In the Wong ruling, the Supreme Court affirmed that citizenship in the United States is bestowed upon via the birth of the citizen, regardless of the status or citizenship of the parents. Additionally, this ruling specifically addressed the Fourteenth Amendment.
Since the United States jurisprudence is based on rulings issued by a higher court, it is clear that the highest court of the nation has ruled that “and subject to the jurisdiction thereof” is moot.
Even more important, the court ruling also addressed the argument of the exception to the jus soli rule for diplomats and hostile forces occupying the country by accepting it as a point of fact. Since, there is no occupying hostile force in the United States and those availing themselves of US citizenship through birthright are not children of diplomats, that argument as well is also moot.

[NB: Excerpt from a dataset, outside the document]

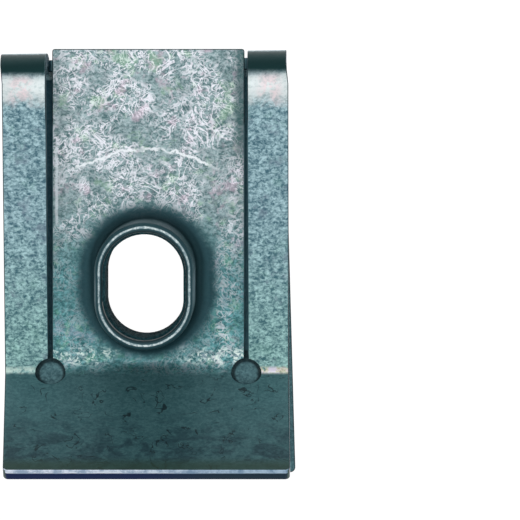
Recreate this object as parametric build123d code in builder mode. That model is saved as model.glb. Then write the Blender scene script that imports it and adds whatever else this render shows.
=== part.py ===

If and when a law is passed or a Constitutional Amendment is adopted specifically limiting birthright citizenship, the law of the land is clear; anyone born in the United States is a citizen regardless of the status of the parents.
Your certainty and firm conclusion leaves no room for a challenge to the Fourteenth Amendment. If there’s anything I’ve learned, it is that everything is dynamic and fluid. Depending on the makeup of the Supreme Court, you can be assured decisions different conclusions will be rendered. Many scholars agree with Trump. Personally, I’ve seen many, and met many individuals, who cross the border ONLY to give birth. Is that really why the Fourteenth Amendment was written?
Actually the ruling doesn’t get into whether the child of illegal aliens born in the US is a citizen. It treats the parents as Chinese nationals residing in the country legally on business. You are once again blurring the lines.
Fourteenth Amendment was passed to guarantee that the freed slaves post-civil war would not be denied citizenship by the defeated Confederate states. It wasn’t about legalizing anchor babies nor should it be today.